▶ **Goal**:
Write out the full listing again, exactly as it stands.
# # # # #
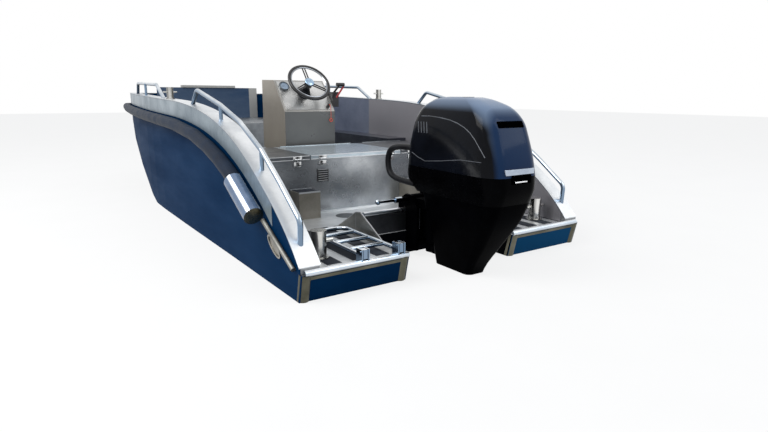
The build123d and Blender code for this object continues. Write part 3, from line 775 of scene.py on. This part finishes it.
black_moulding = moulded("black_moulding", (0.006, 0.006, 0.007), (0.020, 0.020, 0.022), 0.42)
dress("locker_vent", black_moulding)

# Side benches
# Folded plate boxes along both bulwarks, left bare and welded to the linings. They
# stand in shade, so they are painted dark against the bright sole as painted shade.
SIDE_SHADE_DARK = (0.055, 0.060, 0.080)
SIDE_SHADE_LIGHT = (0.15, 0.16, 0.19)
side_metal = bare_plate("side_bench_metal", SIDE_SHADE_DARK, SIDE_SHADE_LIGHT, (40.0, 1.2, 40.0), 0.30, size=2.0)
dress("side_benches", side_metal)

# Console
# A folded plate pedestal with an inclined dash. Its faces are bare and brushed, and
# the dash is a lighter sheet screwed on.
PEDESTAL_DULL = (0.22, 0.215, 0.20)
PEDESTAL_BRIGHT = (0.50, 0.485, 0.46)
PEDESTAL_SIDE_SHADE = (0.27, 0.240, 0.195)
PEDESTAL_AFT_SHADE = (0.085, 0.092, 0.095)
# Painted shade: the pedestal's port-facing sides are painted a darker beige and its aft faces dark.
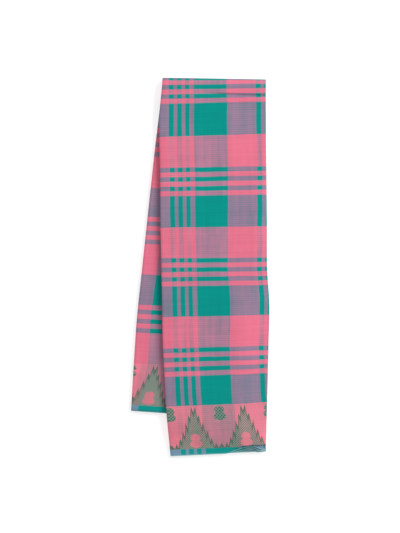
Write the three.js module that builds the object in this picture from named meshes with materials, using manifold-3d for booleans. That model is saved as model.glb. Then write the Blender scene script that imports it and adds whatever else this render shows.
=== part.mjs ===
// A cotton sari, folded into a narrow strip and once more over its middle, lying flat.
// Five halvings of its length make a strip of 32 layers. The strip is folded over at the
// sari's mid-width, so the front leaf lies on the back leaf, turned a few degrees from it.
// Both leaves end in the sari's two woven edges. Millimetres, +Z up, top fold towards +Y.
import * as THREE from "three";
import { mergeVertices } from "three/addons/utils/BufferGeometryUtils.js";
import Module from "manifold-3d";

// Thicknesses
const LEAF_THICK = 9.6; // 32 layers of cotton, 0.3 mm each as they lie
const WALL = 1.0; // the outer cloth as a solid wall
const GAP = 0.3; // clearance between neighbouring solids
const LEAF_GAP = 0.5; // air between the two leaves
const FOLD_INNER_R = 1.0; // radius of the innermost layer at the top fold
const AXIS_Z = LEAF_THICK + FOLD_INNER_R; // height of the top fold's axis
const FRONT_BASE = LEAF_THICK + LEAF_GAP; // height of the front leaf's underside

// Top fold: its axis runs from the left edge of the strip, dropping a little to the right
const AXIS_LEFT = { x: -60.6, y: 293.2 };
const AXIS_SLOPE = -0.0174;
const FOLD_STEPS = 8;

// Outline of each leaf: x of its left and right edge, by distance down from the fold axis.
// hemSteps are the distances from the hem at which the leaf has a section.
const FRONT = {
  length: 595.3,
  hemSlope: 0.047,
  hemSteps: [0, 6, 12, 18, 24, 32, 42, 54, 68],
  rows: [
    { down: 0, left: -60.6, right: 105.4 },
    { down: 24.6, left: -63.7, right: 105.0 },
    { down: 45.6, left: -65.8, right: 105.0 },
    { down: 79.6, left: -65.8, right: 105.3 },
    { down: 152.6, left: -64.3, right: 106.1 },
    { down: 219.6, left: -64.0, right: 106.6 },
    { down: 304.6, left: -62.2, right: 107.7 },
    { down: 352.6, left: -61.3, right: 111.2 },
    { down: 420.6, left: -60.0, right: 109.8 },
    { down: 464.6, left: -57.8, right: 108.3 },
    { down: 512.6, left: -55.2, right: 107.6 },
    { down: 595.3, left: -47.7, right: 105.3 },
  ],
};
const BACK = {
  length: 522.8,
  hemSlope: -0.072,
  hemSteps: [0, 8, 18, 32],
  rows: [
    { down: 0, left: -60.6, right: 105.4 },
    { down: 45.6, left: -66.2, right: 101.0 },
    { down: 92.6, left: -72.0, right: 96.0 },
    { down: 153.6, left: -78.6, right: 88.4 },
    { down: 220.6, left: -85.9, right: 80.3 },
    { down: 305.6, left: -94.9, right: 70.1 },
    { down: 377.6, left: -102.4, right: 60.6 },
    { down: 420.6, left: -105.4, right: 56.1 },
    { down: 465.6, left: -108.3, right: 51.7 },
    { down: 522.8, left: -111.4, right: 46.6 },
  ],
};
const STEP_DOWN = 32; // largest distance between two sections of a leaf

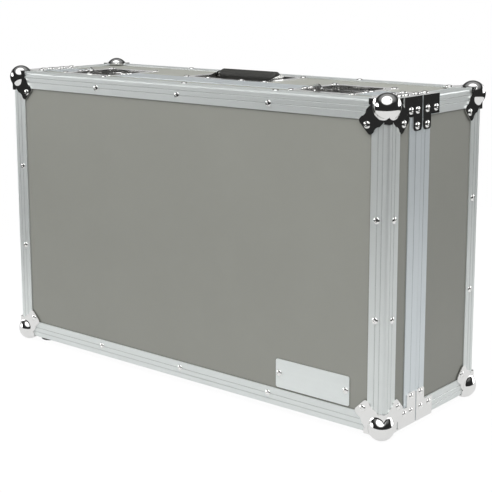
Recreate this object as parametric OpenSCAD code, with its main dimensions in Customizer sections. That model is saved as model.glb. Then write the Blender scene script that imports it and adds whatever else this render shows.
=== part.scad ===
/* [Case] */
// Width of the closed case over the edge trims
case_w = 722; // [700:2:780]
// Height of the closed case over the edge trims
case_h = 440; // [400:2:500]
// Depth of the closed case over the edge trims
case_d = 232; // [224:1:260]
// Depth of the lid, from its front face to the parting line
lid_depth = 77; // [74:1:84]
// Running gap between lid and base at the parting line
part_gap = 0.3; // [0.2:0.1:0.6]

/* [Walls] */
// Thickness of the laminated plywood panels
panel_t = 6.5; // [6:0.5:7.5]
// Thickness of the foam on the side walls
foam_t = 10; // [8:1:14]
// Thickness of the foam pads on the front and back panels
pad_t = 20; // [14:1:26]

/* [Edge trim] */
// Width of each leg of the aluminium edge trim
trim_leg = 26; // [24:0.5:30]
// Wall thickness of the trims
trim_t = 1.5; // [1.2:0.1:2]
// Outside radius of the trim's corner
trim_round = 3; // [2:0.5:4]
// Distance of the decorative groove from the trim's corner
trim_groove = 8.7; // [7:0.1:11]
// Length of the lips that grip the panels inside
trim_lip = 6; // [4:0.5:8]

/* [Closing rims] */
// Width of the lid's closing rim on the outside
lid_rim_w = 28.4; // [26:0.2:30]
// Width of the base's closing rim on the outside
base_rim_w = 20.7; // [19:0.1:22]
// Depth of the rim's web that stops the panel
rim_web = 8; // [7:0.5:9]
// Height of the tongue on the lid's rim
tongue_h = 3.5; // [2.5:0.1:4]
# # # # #
▶ **Correct response**:
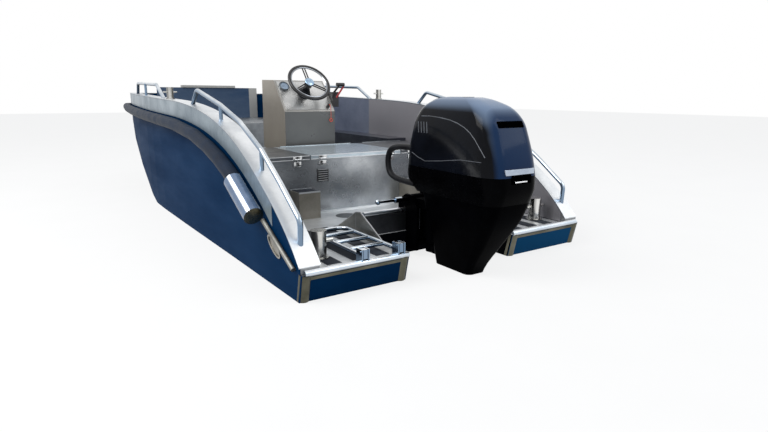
The build123d and Blender code for this object continues. Write part 3, from line 775 of scene.py on. This part finishes it.
black_moulding = moulded("black_moulding", (0.006, 0.006, 0.007), (0.020, 0.020, 0.022), 0.42)
dress("locker_vent", black_moulding)

# Side benches
# Folded plate boxes along both bulwarks, left bare and welded to the linings. They
# stand in shade, so they are painted dark against the bright sole as painted shade.
SIDE_SHADE_DARK = (0.055, 0.060, 0.080)
SIDE_SHADE_LIGHT = (0.15, 0.16, 0.19)
side_metal = bare_plate("side_bench_metal", SIDE_SHADE_DARK, SIDE_SHADE_LIGHT, (40.0, 1.2, 40.0), 0.30, size=2.0)
dress("side_benches", side_metal)

# Console
# A folded plate pedestal with an inclined dash. Its faces are bare and brushed, and
# the dash is a lighter sheet screwed on.
PEDESTAL_DULL = (0.22, 0.215, 0.20)
PEDESTAL_BRIGHT = (0.50, 0.485, 0.46)
PEDESTAL_SIDE_SHADE = (0.27, 0.240, 0.195)
PEDESTAL_AFT_SHADE = (0.085, 0.092, 0.095)
# Painted shade: the pedestal's port-facing sides are painted a darker beige and its aft faces dark.
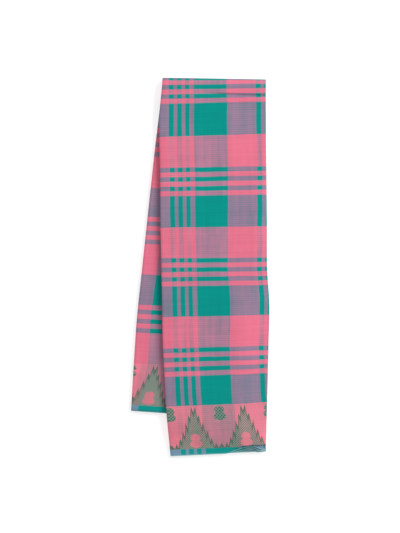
Write the three.js module that builds the object in this picture from named meshes with materials, using manifold-3d for booleans. That model is saved as model.glb. Then write the Blender scene script that imports it and adds whatever else this render shows.
=== part.mjs ===
// A cotton sari, folded into a narrow strip and once more over its middle, lying flat.
// Five halvings of its length make a strip of 32 layers. The strip is folded over at the
// sari's mid-width, so the front leaf lies on the back leaf, turned a few degrees from it.
// Both leaves end in the sari's two woven edges. Millimetres, +Z up, top fold towards +Y.
import * as THREE from "three";
import { mergeVertices } from "three/addons/utils/BufferGeometryUtils.js";
import Module from "manifold-3d";

// Thicknesses
const LEAF_THICK = 9.6; // 32 layers of cotton, 0.3 mm each as they lie
const WALL = 1.0; // the outer cloth as a solid wall
const GAP = 0.3; // clearance between neighbouring solids
const LEAF_GAP = 0.5; // air between the two leaves
const FOLD_INNER_R = 1.0; // radius of the innermost layer at the top fold
const AXIS_Z = LEAF_THICK + FOLD_INNER_R; // height of the top fold's axis
const FRONT_BASE = LEAF_THICK + LEAF_GAP; // height of the front leaf's underside

// Top fold: its axis runs from the left edge of the strip, dropping a little to the right
const AXIS_LEFT = { x: -60.6, y: 293.2 };
const AXIS_SLOPE = -0.0174;
const FOLD_STEPS = 8;

// Outline of each leaf: x of its left and right edge, by distance down from the fold axis.
// hemSteps are the distances from the hem at which the leaf has a section.
const FRONT = {
  length: 595.3,
  hemSlope: 0.047,
  hemSteps: [0, 6, 12, 18, 24, 32, 42, 54, 68],
  rows: [
    { down: 0, left: -60.6, right: 105.4 },
    { down: 24.6, left: -63.7, right: 105.0 },
    { down: 45.6, left: -65.8, right: 105.0 },
    { down: 79.6, left: -65.8, right: 105.3 },
    { down: 152.6, left: -64.3, right: 106.1 },
    { down: 219.6, left: -64.0, right: 106.6 },
    { down: 304.6, left: -62.2, right: 107.7 },
    { down: 352.6, left: -61.3, right: 111.2 },
    { down: 420.6, left: -60.0, right: 109.8 },
    { down: 464.6, left: -57.8, right: 108.3 },
    { down: 512.6, left: -55.2, right: 107.6 },
    { down: 595.3, left: -47.7, right: 105.3 },
  ],
};
const BACK = {
  length: 522.8,
  hemSlope: -0.072,
  hemSteps: [0, 8, 18, 32],
  rows: [
    { down: 0, left: -60.6, right: 105.4 },
    { down: 45.6, left: -66.2, right: 101.0 },
    { down: 92.6, left: -72.0, right: 96.0 },
    { down: 153.6, left: -78.6, right: 88.4 },
    { down: 220.6, left: -85.9, right: 80.3 },
    { down: 305.6, left: -94.9, right: 70.1 },
    { down: 377.6, left: -102.4, right: 60.6 },
    { down: 420.6, left: -105.4, right: 56.1 },
    { down: 465.6, left: -108.3, right: 51.7 },
    { down: 522.8, left: -111.4, right: 46.6 },
  ],
};
const STEP_DOWN = 32; // largest distance between two sections of a leaf

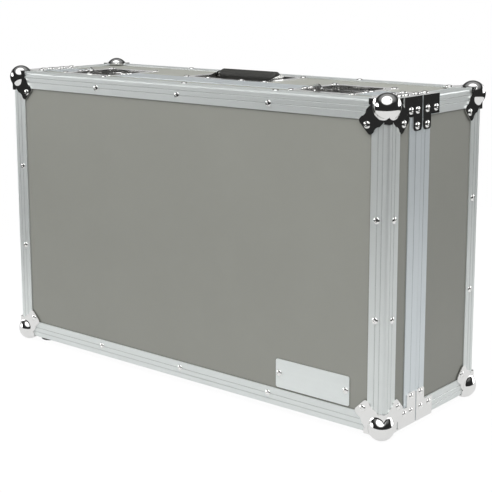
Recreate this object as parametric OpenSCAD code, with its main dimensions in Customizer sections. That model is saved as model.glb. Then write the Blender scene script that imports it and adds whatever else this render shows.
=== part.scad ===
/* [Case] */
// Width of the closed case over the edge trims
case_w = 722; // [700:2:780]
// Height of the closed case over the edge trims
case_h = 440; // [400:2:500]
// Depth of the closed case over the edge trims
case_d = 232; // [224:1:260]
// Depth of the lid, from its front face to the parting line
lid_depth = 77; // [74:1:84]
// Running gap between lid and base at the parting line
part_gap = 0.3; // [0.2:0.1:0.6]

/* [Walls] */
// Thickness of the laminated plywood panels
panel_t = 6.5; // [6:0.5:7.5]
// Thickness of the foam on the side walls
foam_t = 10; // [8:1:14]
// Thickness of the foam pads on the front and back panels
pad_t = 20; // [14:1:26]

/* [Edge trim] */
// Width of each leg of the aluminium edge trim
trim_leg = 26; // [24:0.5:30]
// Wall thickness of the trims
trim_t = 1.5; // [1.2:0.1:2]
// Outside radius of the trim's corner
trim_round = 3; // [2:0.5:4]
// Distance of the decorative groove from the trim's corner
trim_groove = 8.7; // [7:0.1:11]
// Length of the lips that grip the panels inside
trim_lip = 6; // [4:0.5:8]

/* [Closing rims] */
// Width of the lid's closing rim on the outside
lid_rim_w = 28.4; // [26:0.2:30]
// Width of the base's closing rim on the outside
base_rim_w = 20.7; // [19:0.1:22]
// Depth of the rim's web that stops the panel
rim_web = 8; // [7:0.5:9]
// Height of the tongue on the lid's rim
tongue_h = 3.5; // [2.5:0.1:4]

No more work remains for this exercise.